Given task:
Answer with one number: the count of lines in this material that hold the word "axes".

Data excerpts:
□ □ □

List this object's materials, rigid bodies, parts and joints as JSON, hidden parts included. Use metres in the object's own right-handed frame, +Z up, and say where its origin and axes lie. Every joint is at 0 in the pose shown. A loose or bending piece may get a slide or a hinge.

□ □ □

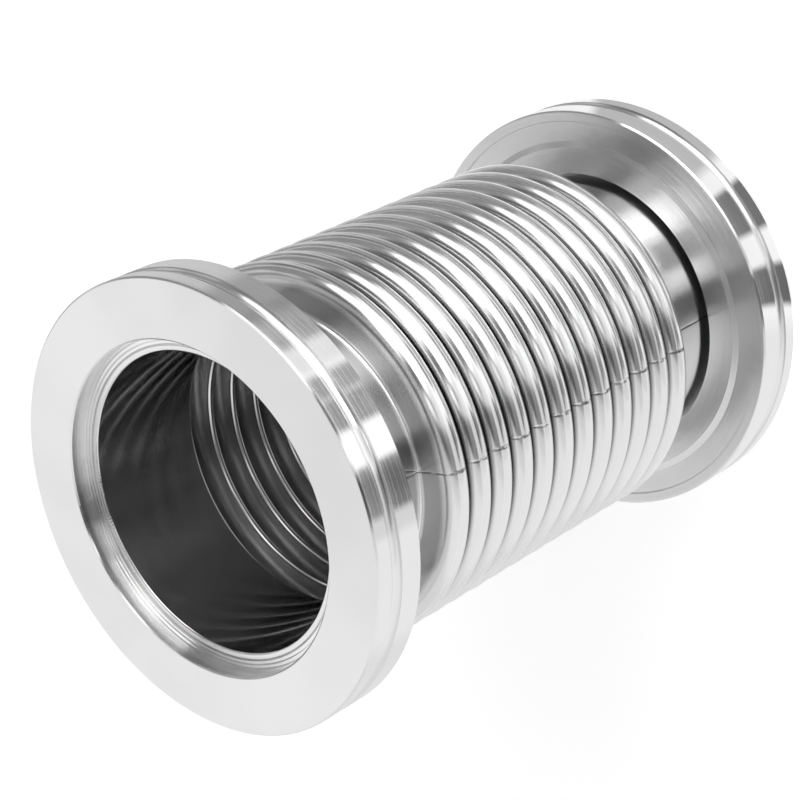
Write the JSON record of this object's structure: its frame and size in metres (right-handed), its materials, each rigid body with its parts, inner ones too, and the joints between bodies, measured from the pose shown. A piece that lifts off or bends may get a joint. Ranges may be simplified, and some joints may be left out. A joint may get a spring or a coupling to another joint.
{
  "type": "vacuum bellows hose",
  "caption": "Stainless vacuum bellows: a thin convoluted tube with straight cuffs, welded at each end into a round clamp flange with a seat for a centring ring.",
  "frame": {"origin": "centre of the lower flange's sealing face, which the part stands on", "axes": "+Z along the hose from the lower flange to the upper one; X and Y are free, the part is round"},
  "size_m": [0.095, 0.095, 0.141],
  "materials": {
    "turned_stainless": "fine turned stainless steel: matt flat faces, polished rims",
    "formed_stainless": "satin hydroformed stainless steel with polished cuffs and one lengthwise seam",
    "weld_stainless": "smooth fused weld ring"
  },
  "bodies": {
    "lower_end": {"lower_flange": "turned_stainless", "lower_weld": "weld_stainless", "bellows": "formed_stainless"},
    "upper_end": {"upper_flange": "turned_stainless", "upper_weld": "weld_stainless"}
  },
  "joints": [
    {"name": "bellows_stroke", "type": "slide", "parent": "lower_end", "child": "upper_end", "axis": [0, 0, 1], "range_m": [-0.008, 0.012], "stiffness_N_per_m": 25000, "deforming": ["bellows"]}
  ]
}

□ □ □

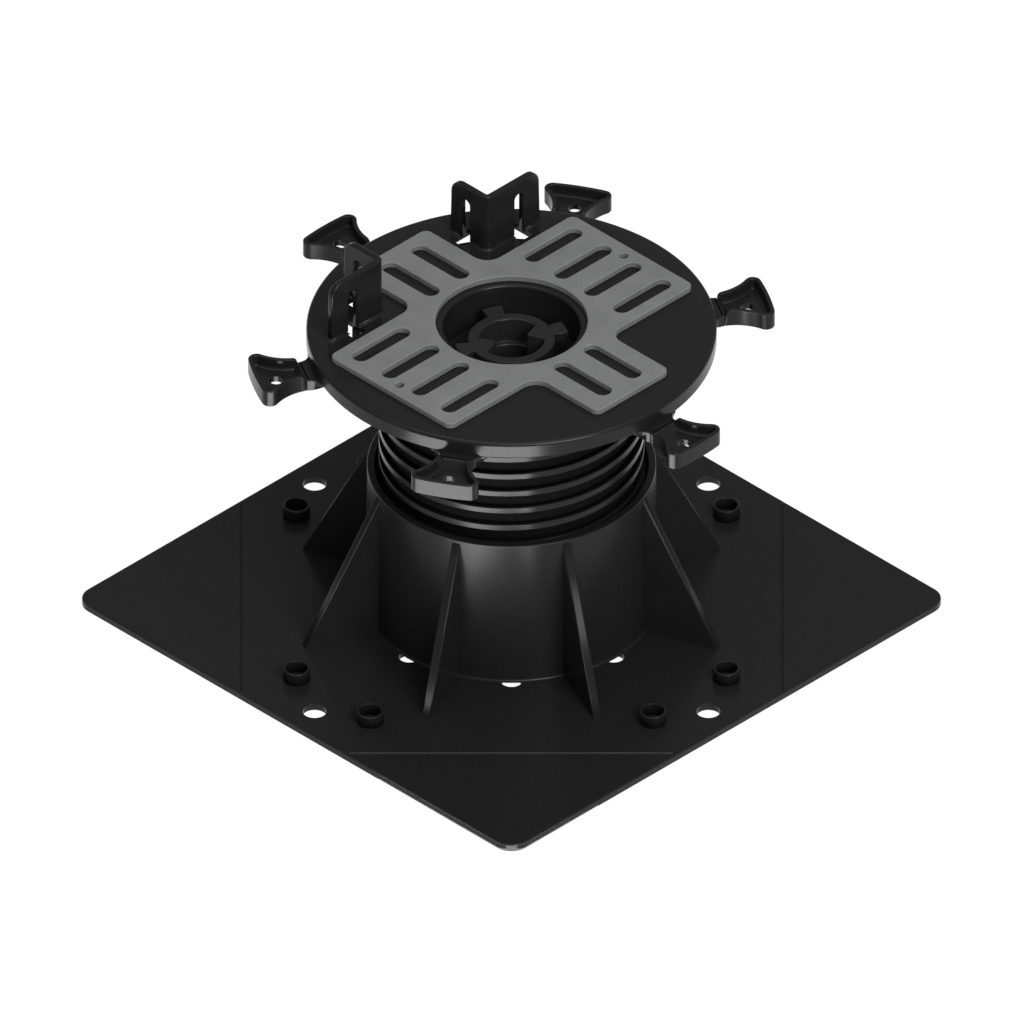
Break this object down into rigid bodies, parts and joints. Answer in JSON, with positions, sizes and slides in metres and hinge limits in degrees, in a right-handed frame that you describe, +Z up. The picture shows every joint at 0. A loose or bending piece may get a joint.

□ □ □

Completed exercise:
2